SS: High Pressure Gas-Liquid Separation: CO_2 Droplets: One-Component Two-Phase System as Model Fluid for High-Pressure Hydrocarbon

摘要

In the process of performing either scientific experiments or research and development related to the design and optimization of high pressure separator units, both laboratory experiments and tests in prototypes are needed. In order to emulate the low interfacial tensions often experienced in high pressure hydrocarbon systems, the utilization of carbon dioxide (CO_2 ) as model fluid is studied. The present work describes how the CO_2 system behaves at saturation conditions. It describes this system and compares it with traditional laboratory systems and real fluids (from the field). CO_2 at saturation pressure under normal temperatures presents an interesting system with low interfacial tension, below 3 mN/m, while the liquid/gas density ratio is around 3. The availability of the fluid (CO_2 ) in research centers and academia is high.
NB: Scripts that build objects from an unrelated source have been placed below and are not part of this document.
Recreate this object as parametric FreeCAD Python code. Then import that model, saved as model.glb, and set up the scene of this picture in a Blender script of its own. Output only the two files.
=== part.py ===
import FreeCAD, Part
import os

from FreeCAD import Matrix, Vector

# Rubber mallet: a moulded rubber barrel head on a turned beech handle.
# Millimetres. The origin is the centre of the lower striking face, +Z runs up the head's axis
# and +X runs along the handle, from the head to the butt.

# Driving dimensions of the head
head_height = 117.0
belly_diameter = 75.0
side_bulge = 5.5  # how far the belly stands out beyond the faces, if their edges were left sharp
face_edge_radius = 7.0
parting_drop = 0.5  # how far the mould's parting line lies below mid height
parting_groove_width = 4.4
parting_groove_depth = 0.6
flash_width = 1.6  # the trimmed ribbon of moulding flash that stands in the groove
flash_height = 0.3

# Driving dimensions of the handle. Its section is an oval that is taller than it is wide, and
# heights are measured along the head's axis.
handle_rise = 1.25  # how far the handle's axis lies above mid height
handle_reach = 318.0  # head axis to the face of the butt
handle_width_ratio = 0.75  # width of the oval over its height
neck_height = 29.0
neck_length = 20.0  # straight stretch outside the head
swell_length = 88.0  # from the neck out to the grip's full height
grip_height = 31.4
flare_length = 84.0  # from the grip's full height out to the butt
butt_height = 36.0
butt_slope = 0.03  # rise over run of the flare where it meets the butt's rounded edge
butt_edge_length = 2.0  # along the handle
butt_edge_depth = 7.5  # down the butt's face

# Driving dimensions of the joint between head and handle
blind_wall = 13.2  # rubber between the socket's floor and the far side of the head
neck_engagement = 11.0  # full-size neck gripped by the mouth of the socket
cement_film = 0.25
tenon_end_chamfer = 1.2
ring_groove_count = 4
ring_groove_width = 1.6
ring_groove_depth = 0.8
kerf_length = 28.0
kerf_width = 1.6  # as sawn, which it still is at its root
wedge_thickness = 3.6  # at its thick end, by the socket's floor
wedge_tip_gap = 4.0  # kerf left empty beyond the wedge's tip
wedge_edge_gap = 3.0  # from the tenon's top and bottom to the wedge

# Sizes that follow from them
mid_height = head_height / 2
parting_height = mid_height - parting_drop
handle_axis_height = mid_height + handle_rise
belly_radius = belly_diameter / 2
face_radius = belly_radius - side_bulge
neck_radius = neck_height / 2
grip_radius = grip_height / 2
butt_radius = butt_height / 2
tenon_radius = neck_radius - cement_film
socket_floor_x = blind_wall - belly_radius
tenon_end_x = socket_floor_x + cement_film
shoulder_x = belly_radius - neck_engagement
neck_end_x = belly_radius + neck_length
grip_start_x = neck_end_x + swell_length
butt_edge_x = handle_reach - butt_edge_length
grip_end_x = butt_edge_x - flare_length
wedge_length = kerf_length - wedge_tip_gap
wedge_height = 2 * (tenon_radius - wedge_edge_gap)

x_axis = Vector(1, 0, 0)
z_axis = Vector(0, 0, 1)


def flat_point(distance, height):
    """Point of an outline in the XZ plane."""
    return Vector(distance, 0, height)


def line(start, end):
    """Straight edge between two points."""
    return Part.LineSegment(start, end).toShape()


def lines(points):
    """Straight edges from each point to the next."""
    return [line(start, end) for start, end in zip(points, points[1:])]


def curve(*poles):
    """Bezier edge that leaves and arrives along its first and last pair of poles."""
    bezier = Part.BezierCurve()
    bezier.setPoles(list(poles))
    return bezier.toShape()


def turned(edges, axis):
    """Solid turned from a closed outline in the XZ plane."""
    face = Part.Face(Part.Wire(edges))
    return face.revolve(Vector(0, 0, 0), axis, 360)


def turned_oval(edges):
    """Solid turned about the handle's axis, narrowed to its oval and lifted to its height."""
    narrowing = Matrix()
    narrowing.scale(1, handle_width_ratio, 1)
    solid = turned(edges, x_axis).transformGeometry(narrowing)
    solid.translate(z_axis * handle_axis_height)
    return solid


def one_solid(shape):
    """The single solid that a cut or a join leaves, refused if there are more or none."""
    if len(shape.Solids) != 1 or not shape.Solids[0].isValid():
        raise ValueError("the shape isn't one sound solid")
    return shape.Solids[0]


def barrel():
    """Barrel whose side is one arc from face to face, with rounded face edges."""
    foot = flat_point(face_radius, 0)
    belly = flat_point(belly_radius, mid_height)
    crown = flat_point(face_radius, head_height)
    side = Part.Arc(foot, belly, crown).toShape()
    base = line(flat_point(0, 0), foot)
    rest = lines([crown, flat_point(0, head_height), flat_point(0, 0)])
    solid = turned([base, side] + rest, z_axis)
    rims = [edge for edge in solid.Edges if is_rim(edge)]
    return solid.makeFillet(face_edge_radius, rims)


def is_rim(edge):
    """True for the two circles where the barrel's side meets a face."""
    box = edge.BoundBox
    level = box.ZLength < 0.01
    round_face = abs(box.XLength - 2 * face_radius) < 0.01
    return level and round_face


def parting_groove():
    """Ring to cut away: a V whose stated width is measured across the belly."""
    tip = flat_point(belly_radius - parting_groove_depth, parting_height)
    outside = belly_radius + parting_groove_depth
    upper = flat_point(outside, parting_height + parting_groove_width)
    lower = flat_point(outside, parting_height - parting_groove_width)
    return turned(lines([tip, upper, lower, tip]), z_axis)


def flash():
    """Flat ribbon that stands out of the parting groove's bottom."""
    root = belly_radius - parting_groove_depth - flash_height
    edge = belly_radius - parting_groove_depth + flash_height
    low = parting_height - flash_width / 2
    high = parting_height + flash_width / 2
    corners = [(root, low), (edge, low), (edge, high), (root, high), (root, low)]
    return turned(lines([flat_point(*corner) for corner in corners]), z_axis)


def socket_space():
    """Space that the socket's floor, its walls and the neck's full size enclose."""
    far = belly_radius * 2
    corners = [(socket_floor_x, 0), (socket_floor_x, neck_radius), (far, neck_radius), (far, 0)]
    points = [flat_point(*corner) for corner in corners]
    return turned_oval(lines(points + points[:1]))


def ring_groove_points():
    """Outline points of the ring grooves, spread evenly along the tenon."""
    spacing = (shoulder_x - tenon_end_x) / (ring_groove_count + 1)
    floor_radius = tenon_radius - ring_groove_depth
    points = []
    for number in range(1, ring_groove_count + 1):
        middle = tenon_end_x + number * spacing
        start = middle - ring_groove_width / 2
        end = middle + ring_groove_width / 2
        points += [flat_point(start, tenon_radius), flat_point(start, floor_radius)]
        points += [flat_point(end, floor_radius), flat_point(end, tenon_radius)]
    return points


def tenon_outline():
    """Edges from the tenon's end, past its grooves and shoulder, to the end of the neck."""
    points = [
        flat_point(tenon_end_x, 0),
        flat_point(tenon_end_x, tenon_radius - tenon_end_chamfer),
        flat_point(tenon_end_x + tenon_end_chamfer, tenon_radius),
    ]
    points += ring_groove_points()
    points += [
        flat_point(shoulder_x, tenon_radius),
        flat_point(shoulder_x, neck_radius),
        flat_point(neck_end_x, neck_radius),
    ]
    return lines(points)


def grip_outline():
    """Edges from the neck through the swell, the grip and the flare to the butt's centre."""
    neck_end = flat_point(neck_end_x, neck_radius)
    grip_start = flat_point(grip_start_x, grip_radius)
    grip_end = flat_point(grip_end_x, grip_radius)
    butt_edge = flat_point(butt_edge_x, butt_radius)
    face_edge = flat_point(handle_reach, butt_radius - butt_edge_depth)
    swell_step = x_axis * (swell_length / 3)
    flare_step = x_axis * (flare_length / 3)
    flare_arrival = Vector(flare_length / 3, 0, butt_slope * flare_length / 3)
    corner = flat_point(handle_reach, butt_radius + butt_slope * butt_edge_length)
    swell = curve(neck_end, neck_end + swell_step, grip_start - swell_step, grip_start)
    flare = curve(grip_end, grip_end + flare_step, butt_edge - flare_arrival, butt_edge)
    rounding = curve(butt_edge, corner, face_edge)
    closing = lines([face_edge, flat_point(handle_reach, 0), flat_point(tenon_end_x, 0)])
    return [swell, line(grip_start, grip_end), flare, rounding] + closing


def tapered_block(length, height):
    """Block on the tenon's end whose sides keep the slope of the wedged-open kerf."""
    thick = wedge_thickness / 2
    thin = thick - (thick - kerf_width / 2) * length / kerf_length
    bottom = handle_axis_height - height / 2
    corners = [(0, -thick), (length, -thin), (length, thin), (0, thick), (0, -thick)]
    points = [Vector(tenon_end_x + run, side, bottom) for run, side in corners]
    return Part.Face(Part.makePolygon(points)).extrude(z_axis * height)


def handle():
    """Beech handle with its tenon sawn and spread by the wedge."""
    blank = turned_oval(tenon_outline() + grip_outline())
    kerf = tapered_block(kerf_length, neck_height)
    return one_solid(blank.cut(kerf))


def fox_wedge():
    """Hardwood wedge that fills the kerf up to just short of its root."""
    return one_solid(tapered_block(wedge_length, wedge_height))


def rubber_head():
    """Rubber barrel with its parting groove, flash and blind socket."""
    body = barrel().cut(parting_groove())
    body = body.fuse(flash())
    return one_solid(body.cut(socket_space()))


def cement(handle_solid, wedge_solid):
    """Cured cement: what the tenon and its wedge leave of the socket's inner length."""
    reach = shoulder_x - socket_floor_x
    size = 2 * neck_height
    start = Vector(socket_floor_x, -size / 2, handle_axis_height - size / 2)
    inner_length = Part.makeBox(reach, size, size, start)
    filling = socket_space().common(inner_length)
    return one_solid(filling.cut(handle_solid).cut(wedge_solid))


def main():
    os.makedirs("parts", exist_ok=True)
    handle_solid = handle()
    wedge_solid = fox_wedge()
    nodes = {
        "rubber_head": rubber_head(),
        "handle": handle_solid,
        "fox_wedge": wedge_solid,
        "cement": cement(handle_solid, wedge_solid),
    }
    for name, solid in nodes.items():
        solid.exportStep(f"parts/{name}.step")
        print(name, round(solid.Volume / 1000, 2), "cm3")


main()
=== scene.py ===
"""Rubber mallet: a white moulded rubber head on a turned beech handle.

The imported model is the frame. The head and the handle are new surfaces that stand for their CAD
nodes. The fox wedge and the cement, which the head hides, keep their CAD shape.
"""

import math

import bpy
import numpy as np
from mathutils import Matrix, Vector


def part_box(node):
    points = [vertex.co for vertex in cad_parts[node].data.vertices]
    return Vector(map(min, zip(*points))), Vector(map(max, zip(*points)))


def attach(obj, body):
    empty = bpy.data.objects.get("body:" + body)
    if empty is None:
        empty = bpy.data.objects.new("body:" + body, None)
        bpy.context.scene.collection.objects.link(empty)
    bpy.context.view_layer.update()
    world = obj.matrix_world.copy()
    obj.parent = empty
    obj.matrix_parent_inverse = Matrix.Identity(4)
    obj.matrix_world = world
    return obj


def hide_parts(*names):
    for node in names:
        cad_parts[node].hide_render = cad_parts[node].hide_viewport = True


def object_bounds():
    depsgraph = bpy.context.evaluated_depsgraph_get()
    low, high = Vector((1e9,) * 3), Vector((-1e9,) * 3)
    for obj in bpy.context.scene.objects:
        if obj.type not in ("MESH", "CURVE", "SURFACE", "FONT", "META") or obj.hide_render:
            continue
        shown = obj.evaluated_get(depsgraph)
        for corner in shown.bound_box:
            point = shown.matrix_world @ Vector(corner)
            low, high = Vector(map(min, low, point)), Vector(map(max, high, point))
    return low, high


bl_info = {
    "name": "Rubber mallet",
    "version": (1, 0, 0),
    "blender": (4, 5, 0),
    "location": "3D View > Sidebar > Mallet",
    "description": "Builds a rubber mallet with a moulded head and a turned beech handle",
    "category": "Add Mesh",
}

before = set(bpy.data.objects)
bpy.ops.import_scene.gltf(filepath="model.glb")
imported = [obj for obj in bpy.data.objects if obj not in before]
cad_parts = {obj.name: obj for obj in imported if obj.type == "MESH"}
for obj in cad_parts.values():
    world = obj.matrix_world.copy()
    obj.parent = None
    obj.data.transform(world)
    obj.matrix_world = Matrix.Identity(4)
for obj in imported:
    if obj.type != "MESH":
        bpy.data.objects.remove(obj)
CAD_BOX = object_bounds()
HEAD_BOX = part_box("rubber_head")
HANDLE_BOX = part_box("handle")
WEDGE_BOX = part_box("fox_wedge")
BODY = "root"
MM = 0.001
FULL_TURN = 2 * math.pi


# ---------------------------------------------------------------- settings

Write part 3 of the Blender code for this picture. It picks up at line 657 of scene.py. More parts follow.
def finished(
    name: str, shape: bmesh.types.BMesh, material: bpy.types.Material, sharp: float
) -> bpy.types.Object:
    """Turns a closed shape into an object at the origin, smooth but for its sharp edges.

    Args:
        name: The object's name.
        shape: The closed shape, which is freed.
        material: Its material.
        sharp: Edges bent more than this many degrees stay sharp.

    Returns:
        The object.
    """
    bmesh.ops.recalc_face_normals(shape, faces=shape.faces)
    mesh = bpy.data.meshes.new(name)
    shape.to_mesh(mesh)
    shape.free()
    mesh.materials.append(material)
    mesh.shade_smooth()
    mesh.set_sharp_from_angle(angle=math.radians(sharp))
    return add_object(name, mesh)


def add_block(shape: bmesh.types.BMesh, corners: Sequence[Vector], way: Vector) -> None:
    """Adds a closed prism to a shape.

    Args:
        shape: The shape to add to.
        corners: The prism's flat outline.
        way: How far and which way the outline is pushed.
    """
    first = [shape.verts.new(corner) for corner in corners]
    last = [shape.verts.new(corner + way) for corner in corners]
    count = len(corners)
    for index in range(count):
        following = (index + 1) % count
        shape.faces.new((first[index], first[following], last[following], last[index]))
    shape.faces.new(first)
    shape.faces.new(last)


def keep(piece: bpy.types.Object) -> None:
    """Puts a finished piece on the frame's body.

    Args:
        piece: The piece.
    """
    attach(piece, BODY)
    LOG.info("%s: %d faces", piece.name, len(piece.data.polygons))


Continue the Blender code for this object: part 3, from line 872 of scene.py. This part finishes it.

When planning a matrix of experiments as part of a data base of reproducible laboratory fluids, the present system is an independent base vector ideal for studying the high Weber/low Reynolds number regime. Results show that it is possible to obtain streams of droplets for droplet experiments. The mean diameter in the studied regime with the utilized nozzle was of the order of 100 microns, while the smallest droplets possible to track with the presented technique were around 40 microns. Droplet/wall collision experiments were focused in this work. Both coalescence and bouncing were observed on both dry and wet walls. The absence of real fluid experiments at laboratory conditions generates a lack of basic knowledge about what is happening in real scrubbers. This system is proposed to be representative for a part of the flow/property region of interest in real scrubbers. This basic knowledge is fundamental when designing separation units at high pressures for gas processing stages such as sub sea gas separation concepts.